My primary pain point is that archiving my code takes additional time after I am ready to submit a scientific paper. The most time-consuming steps are associated with making the code usable by someone else on their own computer. As I wrap-up a project, my files are cluttered because I have an exploratory phase as I am analyzing data where I write code that is not ultimately used for the results presented in the paper. I have to identify and organize the relevant code files. Then I have to modify filepaths, annotate the code, create test files, and write a README file with instructions for using the code which also takes additional time. Another pain point is trying to find someone to test the code to make sure that the instructions are comprehensible, and the code runs on other computers and operating systems without errors. This step requires another person to spend time to help me archive my code. In the current scientific research system, archived code is not valued as highly as scientific papers so the extra time spent by scientists and code testers to archive code does not directly translate into greater scientific success. Some academics have hypothesized that papers with archived code are cited more often, but this has not been universally verified. In my experience, my archived code is limited to a specific analysis and, while the availability of code may increase the confidence of the scientific community in my results, I do not think that my archived code is generating more citations of my scientific papers.

Key benefits

Reproducibility has always been an important component of research in my field. In the past, instructions for reproducing research were put in a methods section in journal articles.
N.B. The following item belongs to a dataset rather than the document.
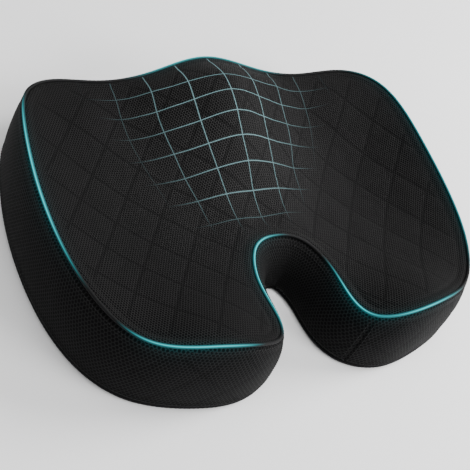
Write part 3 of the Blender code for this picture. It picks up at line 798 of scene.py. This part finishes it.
def finer(n, k):
    """Matrix that turns n coarse samples into (n - 1) * k + 1 fine ones by smooth cubic interpolation."""
    m = (n - 1) * k + 1
    A = np.zeros((m, n))
    for r in range(m):
        i, u = min(r // k, n - 2), 0
        u = r / k - i
        for o, w in zip((-1, 0, 1, 2), (-.5 * u + u * u - .5 * u ** 3, 1 - 2.5 * u * u + 1.5 * u ** 3,
                                        .5 * u + 2 * u * u - 1.5 * u ** 3, -.5 * u * u + .5 * u ** 3)):
            A[r, min(max(i + o, 0), n - 1)] += w
    return A


TOP_PUFF, WALL_PUFF = puff()
print("puff: seat %.2f to %.2f mm, wall %.2f to %.2f mm" % (TOP_PUFF.min(), TOP_PUFF.max(), WALL_PUFF.min(), WALL_PUFF.max()))
TOP_CAP, WALL_CAP = .9, 1.2                                      # the most that the fabric may rise
squeeze = lambda v, cap: cap * np.tanh(np.maximum(v, 0) / cap)
TOP_PUFF, WALL_PUFF = squeeze(TOP_PUFF, TOP_CAP), squeeze(WALL_PUFF, WALL_CAP)


# ------------------------------------------------------------------ seat panel
def seat_panel():
    g = plan_grid(seam_inset(.8))
    nr, nc = g.shape[:2]
    x, y = g[..., 0], g[..., 1]
    z = seat(x, y)
    nrm = seat_normal(x, y)
    e, t = to_seam(x, y)
    rise = finer((nr - 1) // STEP + 1, STEP) @ TOP_PUFF @ finer((nc - 1) // STEP + 1, STEP).T
    qa, qb = quilt_phase(x, y)
    fade = smooth(4, 14, e)                                       # the lines stop short of the edge roll
    line = np.maximum(bump(off_line(qa, QUILT), 0, 1.7), bump(off_line(qb, 35), 0, 1.7))
    rear = smooth(10, 12.5, np.abs(t - 16) * -1 + 16 + 0 * t)     # how close to the rear lobes
    lobe = np.clip(smooth(8.2, 9.6, t) * (1 - smooth(12.6, 14, t))
                   + smooth(18, 19.4, t) * (1 - smooth(22.4, 25.5, t)), 0, 1)
    d = rise * smooth(0, 8, e)
    d -= .22 * line * fade
    d += .55 * bump(e, 4.6, 3.0)                                  # rolled edge
    d -= (.25 + .75 * lobe) * bump(e, 9.6, 2.3)                   # crease inside it
    d -= 1.0 * bump(e, .6, 1.3)                                   # drawn into the seam
    d += .16 * waves(x, y, 3, 60) + .07 * waves(x, y, 4, 22) * smooth(0, 20, e)
    # small puckers where the stitched edge gathers
    s = along(t)
    d += .13 * np.sin(s * 2 * pi / 9.5 + 2 * np.sin(s / 37)) * bump(e, 3.2, 3.0)
    outer = np.dstack([g, z]) + nrm * d[..., None]
    inner = np.dstack([g, z]) - nrm * (COVER_T - .1)
    P, faces, at = thick(outer, inner)
    k, j, f = print_phase(x, y)
    f = f * smooth(1.5, 5, e)
    # painted teal light falling from the glowing piping onto the fabric beside the seam
    painted_halo = painted_glow(t) * (.70 * np.exp(-e / 1.9) + .22 * np.exp(-e / 6.0))
    # fabric coordinates: plan lengths, let out a little
    pick = lambda v: v.ravel()[at]
    attrs = {"fab": np.stack([pick(x * 1.03), pick(y * 1.02), pick(x * 0)], 1), "qa": pick(qa), "qb": pick(qb),
             "qs": pick(fade), "painted_halo": pick(painted_halo), "ga": pick(k), "gb": pick(j), "gf": pick(f)}
    ob = make("seat_panel", P, faces, M_TOP, attrs)
    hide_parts("cover_top_panel")
    return ob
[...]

The increasing importance of code in my field is changing the way reproducibility is accomplished because it is not possible to include code in a methods section. However, it is necessary to have access to the code to reproduce the research.

Key tools

I have always believed that making my code available is important, but, until recently, I was not sure how to do it. GitHub is a "game-changer" for sharing code with others in a reliable, consistent, and discoverable way. After I was introduced to GitHub, I was able to start archiving my code. My code is posted to GitHub and a permanent copy and digital object identfier (doi) are generated by Zenodo.

There are specific instructions on GitHub for releasing code to Zenodo:

https://guides.github.com/activities/citable-code/

Questions

What does "reproducibility" mean to you?

Reproducibility means that sufficient descriptive information and resources are provided for someone to be able to repeat the same study. As part of my research as a scientist, I write code to manipulate and visualize large quantities of data to obtain results. I believe that my code should be adapted and made available so that it is usable by others in my field.

Why do you think that reproducibility in your domain is important?

Reproducibility has long been a central tenet of the scientific research process in my field because data from new studies are compared to data from earlier studies. Not so long ago, all the data collected during a study were included in published research articles, and the analyses could be easily described in a materials and methods section of the articles. Recent increases in the quantity of data and the concurrent increase in the complexity of the analyses has made it impossible to include the data itself or the same level of descriptive detail in the materials and methods sections of research articles. I think that my domain values reproducibility but the current format for publishing research articles is not able to fully accommodate the modern scientific research process.